**GOAL OF THE EXERCISE**
Your task is to return the line containing "List this object's" plus every line after it, exactly and with nothing added.

**MATERIAL SUPPLIED**

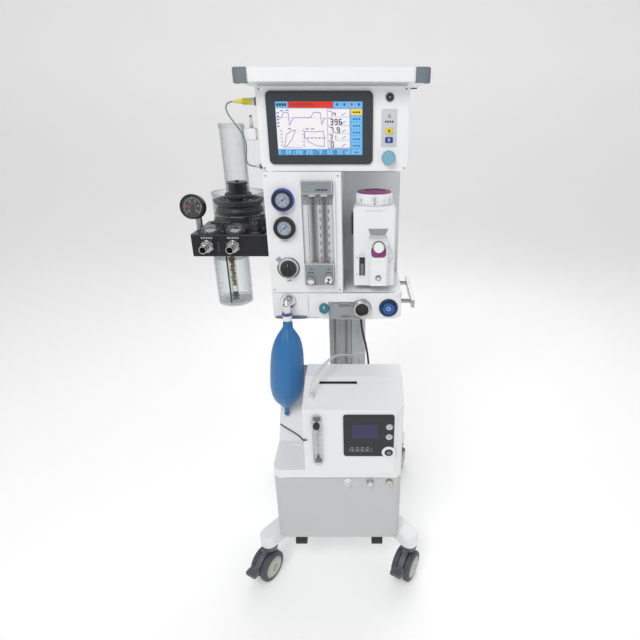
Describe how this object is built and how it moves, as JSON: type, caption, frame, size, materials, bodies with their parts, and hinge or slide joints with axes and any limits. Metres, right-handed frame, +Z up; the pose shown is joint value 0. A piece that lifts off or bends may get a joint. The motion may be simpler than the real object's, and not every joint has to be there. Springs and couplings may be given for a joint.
{
  "type": "anesthesia machine",
  "caption": "Veterinary anesthesia machine on a four-caster stand, with monitor, vaporizer, bellows, breathing bag and an oxygen concentrator on its base.",
  "frame": {"origin": "middle of the whole machine's footprint, on the floor", "axes": "+Z up, -Y towards the user (screen side), +X to the user's right"},
  "size_m": [0.7176, 0.6572, 1.534],
  "materials": {
    "white_paint": "smooth satin white powder coat",
    "white_plastic": "satin",
    "grey_plastic": "satin",
    "dark_plastic": "satin",
    "black_metal": "black anodised satin",
    "aluminium": "brushed, clear anodised",
    "chrome": "polished chrome",
    "clear": "clear, glossy",
    "glass": "glossy",
    "blue_plastic": "satin",
    "teal_plastic": "satin",
    "light_blue_plastic": "satin",
    "yellow_plastic": "satin",
    "red_paint": "satin",
    "blue_rubber": "soft, matt",
    "black_rubber": "matt",
    "caster_plastic": "satin",
    "hose_plastic": "clear, glossy"
  },
  "bodies": {
    "frame": {"absorber_canister": "clear", "bag_arm": "chrome", "base_frame": "white_paint", "bellows": "black_rubber", "bellows_base": "black_metal", "breathing_bag": "blue_rubber", "cabinet": "white_paint", "chrome_ports": "chrome", "circuit_block": "black_metal", "clear_domes": "clear", "column": "aluminium", "concentrator_base": "grey_plastic", "concentrator_cover": "white_plastic", "concentrator_meter": "clear", "concentrator_panel": "dark_plastic", "cord_fittings": "dark_plastic", "flow_block": "grey_plastic", "flow_tubes": "clear", "inner_machinery": "aluminium", "manometer": "black_metal", "monitor_bezel": "dark_plastic", "monitor_housing": "white_plastic", "oxygen_hose": "hose_plastic", "power_lead": "black_rubber", "pressure_gauges": "dark_plastic", "rear_cover": "white_paint", "screen": "glass", "sensor_lead": "grey_plastic", "sensor_set": "grey_plastic", "side_rail": "aluminium", "top_tray": "white_plastic", "vaporizer_body": "white_paint"},
    "encoder_knob": {"encoder_knob": "light_blue_plastic"},
    "yellow_key": {"yellow_key": "yellow_plastic"},
    "blue_key": {"blue_key": "blue_plastic"},
    "selector_knob": {"selector_knob": "dark_plastic"},
    "flow_knob_left": {"flow_knob_left": "chrome"},
    "flow_knob_right": {"flow_knob_right": "dark_plastic"},
    "vaporizer_dial": {"vaporizer_dial": "white_plastic"},
    "filler_cap": {"filler_cap": "white_plastic"},
    "acgo_knob": {"acgo_knob": "teal_plastic"},
    "flush_button": {"flush_button": "blue_plastic"},
    "bellows_disc": {"bellows_disc": "dark_plastic"},
    "manometer_needle": {"manometer_needle": "red_paint"},
    "circuit_lever": {"circuit_lever": "chrome"},
    "apl_knob": {"apl_knob": "dark_plastic"},
    "meter_knob": {"meter_knob": "dark_plastic"},
    "power_button": {"power_button": "dark_plastic"},
    "button_upper": {"button_upper": "grey_plastic"},
    "button_lower": {"button_lower": "grey_plastic"},
    "caster_fork_front_left": {"caster_fork_front_left": "caster_plastic"},
    "caster_wheels_front_left": {"caster_wheels_front_left": "caster_plastic"},
    "brake_pedal_front_left": {"brake_pedal_front_left": "caster_plastic"},
    "caster_fork_front_right": {"caster_fork_front_right": "caster_plastic"},
    "caster_wheels_front_right": {"caster_wheels_front_right": "caster_plastic"},
    "brake_pedal_front_right": {"brake_pedal_front_right": "caster_plastic"},
    "caster_fork_rear_left": {"caster_fork_rear_left": "caster_plastic"},
    "caster_wheels_rear_left": {"caster_wheels_rear_left": "caster_plastic"},
    "caster_fork_rear_right": {"caster_fork_rear_right": "caster_plastic"},
    "caster_wheels_rear_right": {"caster_wheels_rear_right": "caster_plastic"}
  },
  "joints": [
    {"name": "encoder_knob_turn", "type": "hinge", "parent": "frame", "child": "encoder_knob", "pos_m": [0.23417, -0.03161, 1.322], "axis": [0, -1, 0], "continuous": true},
    {"name": "yellow_key_slide", "type": "slide", "parent": "frame", "child": "yellow_key", "axis": [0, 1, 0], "range_m": [0, 0.0015], "stiffness_N_per_m": 800},
    {"name": "blue_key_slide", "type": "slide", "parent": "frame", "child": "blue_key", "axis": [0, 1, 0], "range_m": [0, 0.0015], "stiffness_N_per_m": 800},
    {"name": "selector_knob_turn", "type": "hinge", "parent": "frame", "child": "selector_knob", "pos_m": [-0.05282, -0.03161, 1.014], "axis": [0, -1, 0], "range_deg": [-90, 0]},
    {"name": "flow_knob_left_turn", "type": "hinge", "parent": "frame", "child": "flow_knob_left", "pos_m": [0.01517, -0.03161, 0.988], "axis": [0, -1, 0], "range_deg": [0, 350]},
    {"name": "flow_knob_right_turn", "type": "hinge", "parent": "frame", "child": "flow_knob_right", "pos_m": [0.06617, -0.03161, 0.988], "axis": [0, -1, 0], "range_deg": [0, 350]},
    {"name": "vaporizer_dial_turn", "type": "hinge", "parent": "frame", "child": "vaporizer_dial", "pos_m": [0.19917, 0.04239, 1.196], "axis": [0, 0, 1], "range_deg": [0, 300]},
    {"name": "filler_cap_turn", "type": "hinge", "parent": "frame", "child": "filler_cap", "pos_m": [0.21118, -0.04661, 1.082], "axis": [0, -1, 0], "range_deg": [0, 350]},
    {"name": "acgo_knob_turn", "type": "hinge", "parent": "frame", "child": "acgo_knob", "pos_m": [0.04818, -0.03161, 0.888], "axis": [0, -1, 0], "range_deg": [0, 90]},
    {"name": "flush_button_slide", "type": "slide", "parent": "frame", "child": "flush_button", "axis": [0, 1, 0], "range_m": [0, 0.005], "stiffness_N_per_m": 1500},
    {"name": "bellows_disc_slide", "type": "slide", "parent": "frame", "child": "bellows_disc", "axis": [0, 0, 1], "range_m": [0, 0.12]},
    {"name": "manometer_needle_turn", "type": "hinge", "parent": "frame", "child": "manometer_needle", "pos_m": [-0.32382, 0.01039, 1.185], "axis": [0, -0.9781, 0.2079], "range_deg": [-45, 225]},
    {"name": "circuit_lever_turn", "type": "hinge", "parent": "frame", "child": "circuit_lever", "pos_m": [-0.24532, 0.00639, 1.126], "axis": [0, 0, 1], "range_deg": [0, 90]},
    {"name": "apl_knob_turn", "type": "hinge", "parent": "frame", "child": "apl_knob", "pos_m": [-0.15082, 0.01339, 1.126], "axis": [0, 0, 1], "range_deg": [0, 300]},
    {"name": "meter_knob_turn", "type": "hinge", "parent": "frame", "child": "meter_knob", "pos_m": [0.03367, -0.25661, 0.622], "axis": [0, -1, 0], "range_deg": [0, 350]},
    {"name": "power_button_slide", "type": "slide", "parent": "frame", "child": "power_button", "axis": [0, 1, 0], "range_m": [0, 0.001], "stiffness_N_per_m": 800},
    {"name": "button_upper_slide", "type": "slide", "parent": "frame", "child": "button_upper", "axis": [0, 1, 0], "range_m": [0, 0.001], "stiffness_N_per_m": 800},
    {"name": "button_lower_slide", "type": "slide", "parent": "frame", "child": "button_lower", "axis": [0, 1, 0], "range_m": [0, 0.001], "stiffness_N_per_m": 800},
    {"name": "swivel_front_left", "type": "hinge", "parent": "frame", "child": "caster_fork_front_left", "pos_m": [-0.14383, -0.23161, 0.1], "axis": [0, 0, 1], "continuous": true},
    {"name": "roll_front_left", "type": "hinge", "parent": "caster_fork_front_left", "child": "caster_wheels_front_left", "pos_m": [-0.15482, -0.25066, 0.05], "axis": [0.866, -0.5, 0], "continuous": true},
    {"name": "press_front_left", "type": "hinge", "parent": "caster_fork_front_left", "child": "brake_pedal_front_left", "pos_m": [-0.17183, -0.28011, 0.078], "axis": [0.866, -0.5, 0], "range_deg": [0, 12]},
    {"name": "swivel_front_right", "type": "hinge", "parent": "frame", "child": "caster_fork_front_right", "pos_m": [0.32017, -0.23161, 0.1], "axis": [0, 0, 1], "continuous": true},
    {"name": "roll_front_right", "type": "hinge", "parent": "caster_fork_front_right", "child": "caster_wheels_front_right", "pos_m": [0.30917, -0.25066, 0.05], "axis": [0.866, -0.5, 0], "continuous": true},
    {"name": "press_front_right", "type": "hinge", "parent": "caster_fork_front_right", "child": "brake_pedal_front_right", "pos_m": [0.29218, -0.28011, 0.078], "axis": [0.866, -0.5, 0], "range_deg": [0, 12]},
    {"name": "swivel_rear_left", "type": "hinge", "parent": "frame", "child": "caster_fork_rear_left", "pos_m": [-0.14383, 0.29339, 0.1], "axis": [0, 0, 1], "continuous": true},
    {"name": "roll_rear_left", "type": "hinge", "parent": "caster_fork_rear_left", "child": "caster_wheels_rear_left", "pos_m": [-0.15135, 0.27272, 0.05], "axis": [0.9397, -0.342, 0], "continuous": true},
    {"name": "swivel_rear_right", "type": "hinge", "parent": "frame", "child": "caster_fork_rear_right", "pos_m": [0.32017, 0.29339, 0.1], "axis": [0, 0, 1], "continuous": true},
    {"name": "roll_rear_right", "type": "hinge", "parent": "caster_fork_rear_right", "child": "caster_wheels_rear_right", "pos_m": [0.31265, 0.27272, 0.05], "axis": [0.9397, -0.342, 0], "continuous": true}
  ]
}
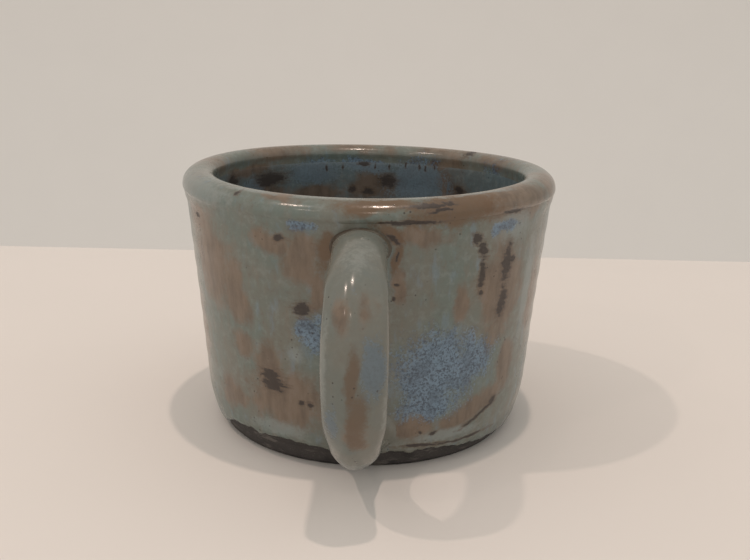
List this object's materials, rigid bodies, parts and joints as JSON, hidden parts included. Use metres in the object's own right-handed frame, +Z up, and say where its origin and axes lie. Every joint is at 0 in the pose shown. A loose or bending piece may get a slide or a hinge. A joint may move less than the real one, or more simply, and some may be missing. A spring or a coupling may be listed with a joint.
{
  "type": "mug",
  "caption": "Low, wide stoneware mug with a thick rolled lip, a tapering wall, a bare clay foot and one pulled strap handle.",
  "frame": {"origin": "centre of the flat foot, on the surface that the mug stands on", "axes": "+Z up along the pot's axis; the handle points along -Y"},
  "size_m": [0.1012, 0.1304, 0.0705],
  "materials": {
    "bare_clay": "matte dark fired clay",
    "outside_glaze": "satin gloss grey-green glaze with rust, iron and pale blue breaks",
    "liner_glaze": "satin gloss blue-grey glaze with rust breaks",
    "lip_glaze": "gloss glaze, thin and rust coloured over the lip",
    "handle_glaze": "gloss pale grey-green glaze with rust and iron streaks"
  },
  "bodies": {
    "root": {"floor_slab": "bare_clay", "foot_band": "bare_clay", "thrown_wall": "bare_clay", "rolled_lip": "bare_clay", "handle_strap": "bare_clay", "outside_glaze": "outside_glaze", "liner_glaze": "liner_glaze", "lip_glaze": "lip_glaze", "handle_glaze": "handle_glaze", "upper_handle_joint": "handle_glaze", "lower_handle_joint": "handle_glaze"}
  },
  "joints": []
}
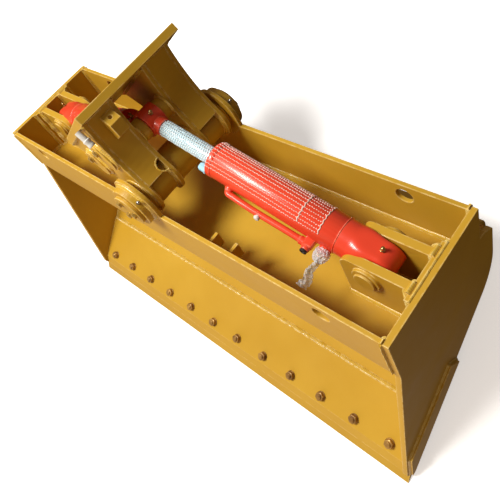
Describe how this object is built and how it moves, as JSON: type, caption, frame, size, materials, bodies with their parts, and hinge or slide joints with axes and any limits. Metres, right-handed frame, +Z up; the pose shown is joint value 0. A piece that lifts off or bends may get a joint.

**TASK RESPONSE**
List this object's materials, rigid bodies, parts and joints as JSON, hidden parts included. Use metres in the object's own right-handed frame, +Z up, and say where its origin and axes lie. Every joint is at 0 in the pose shown. A loose or bending piece may get a slide or a hinge. A joint may move less than the real one, or more simply, and some may be missing. A spring or a coupling may be listed with a joint.
{
  "type": "mug",
  "caption": "Low, wide stoneware mug with a thick rolled lip, a tapering wall, a bare clay foot and one pulled strap handle.",
  "frame": {"origin": "centre of the flat foot, on the surface that the mug stands on", "axes": "+Z up along the pot's axis; the handle points along -Y"},
  "size_m": [0.1012, 0.1304, 0.0705],
  "materials": {
    "bare_clay": "matte dark fired clay",
    "outside_glaze": "satin gloss grey-green glaze with rust, iron and pale blue breaks",
    "liner_glaze": "satin gloss blue-grey glaze with rust breaks",
    "lip_glaze": "gloss glaze, thin and rust coloured over the lip",
    "handle_glaze": "gloss pale grey-green glaze with rust and iron streaks"
  },
  "bodies": {
    "root": {"floor_slab": "bare_clay", "foot_band": "bare_clay", "thrown_wall": "bare_clay", "rolled_lip": "bare_clay", "handle_strap": "bare_clay", "outside_glaze": "outside_glaze", "liner_glaze": "liner_glaze", "lip_glaze": "lip_glaze", "handle_glaze": "handle_glaze", "upper_handle_joint": "handle_glaze", "lower_handle_joint": "handle_glaze"}
  },
  "joints": []
}
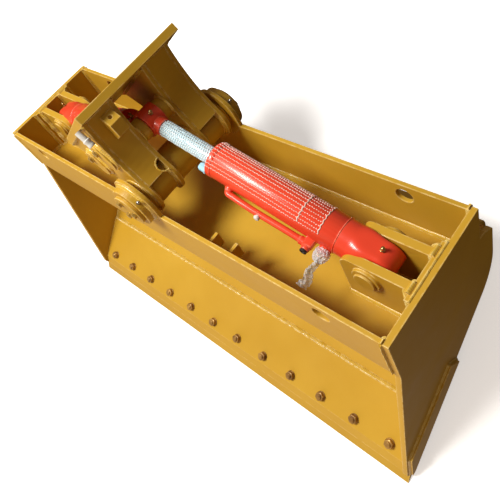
Describe how this object is built and how it moves, as JSON: type, caption, frame, size, materials, bodies with their parts, and hinge or slide joints with axes and any limits. Metres, right-handed frame, +Z up; the pose shown is joint value 0. A piece that lifts off or bends may get a joint.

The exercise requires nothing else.